Tam kicked me under the table, probably to make me pay attention, but possibly because she knew what that look on my face meant.
“Sparks,” TJ continued, “Hart is here to backfill your position. You’re stepping into Penn’s role.”
“Oh.” Tam sat up straighter. “Thank you, sir. And ma’am,” she directed at X.
“Nothing to thank us for,” X said. “On any other team, we’d be preparing you to be a logistics lead. For now, we need you here on Alpha Team, but this will be a good trial run for what’s to come in the future.”
I caught Tam’s eye and smiled, conveying that I was proud of her. I understood the need to keep all of us here on Alpha Team, but it was stunting her career growth. She refused to blame the circumstances and tended to think she wasn’t leadership material. Too many years of being the vice-president of student council, the understudy in college plays, the second-best logistician at the agency. She needed this confidence boost.
“Thank you,” Tam said again. Her voice grew stronger as she turned her attention to the job at hand. “But I have to register my concern with this planned operation.”
“I share your concern,” TJ said. “But Jensen, of all people, has a mitigation plan.”
I wanted to hug TJ for giving Sparks her moment to shine, even if it was the result of shitty circumstances, which I’d caused. Thus, I ignored his little dig, which I knew was said with love anyway, and started explaining the slide Alder showed on the screen. I ran through the broad strokes of the discoveries we’d made on Franklin’s phone and where those had led us, making sure everyone on the team had the same understanding of the operation since they’d received the briefing notes only fifteen minutes before the meeting.

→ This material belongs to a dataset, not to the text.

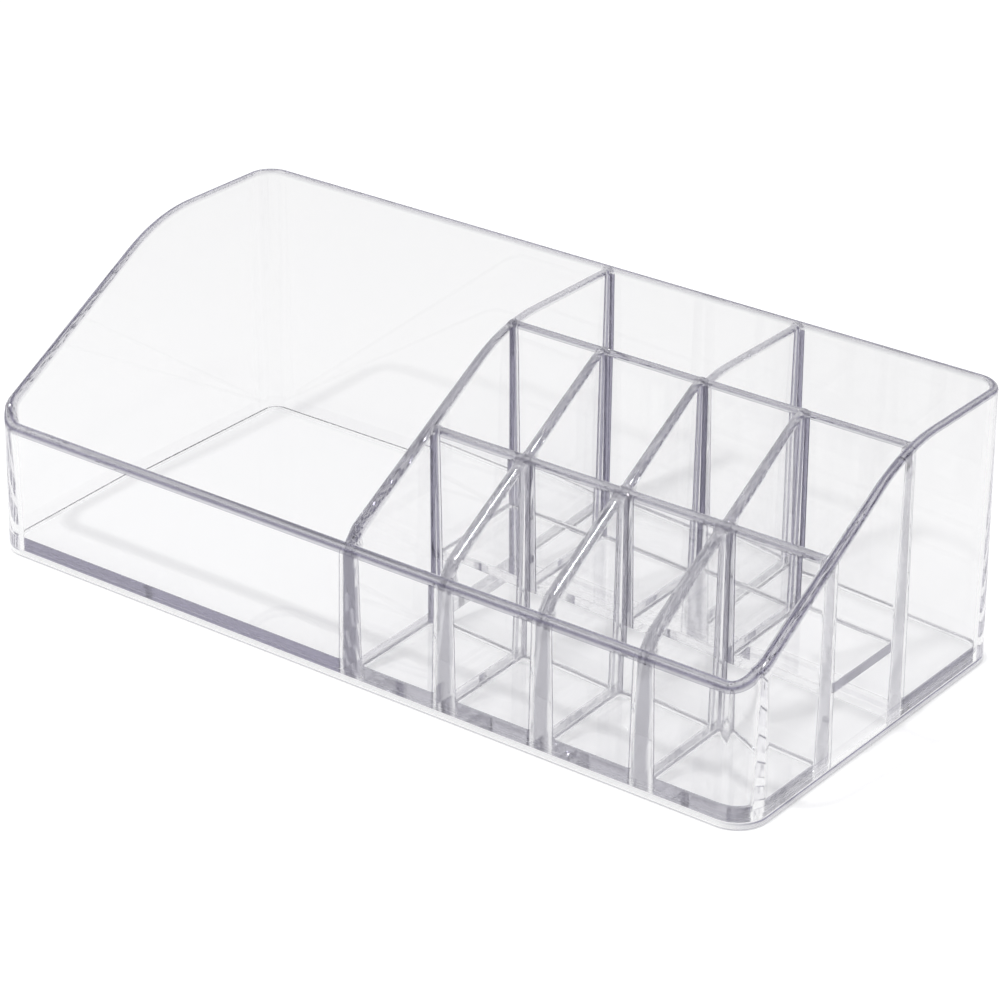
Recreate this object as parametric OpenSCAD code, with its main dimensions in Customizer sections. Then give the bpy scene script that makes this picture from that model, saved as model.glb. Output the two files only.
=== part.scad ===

“That leads us to the hacking competition,” I said. This was the part I hadn’t yet explained to Tam, so I glanced at her as I spoke. “We anticipate the Carbonados will provide security themselves, but Franklin is tasked with staffing the event with caterers. That will allow us to put Kessler and Li in the building as serving staff.”
“I’m already getting you set up,” Alder told them.
Cynthia frowned. “Back up, Jensen. I’m sure someone in that world who could recognize you has paid attention to your ‘case’.” She put air quotes around the last word. “How are you going to explain being there when you’re supposed to be in a federal prison?”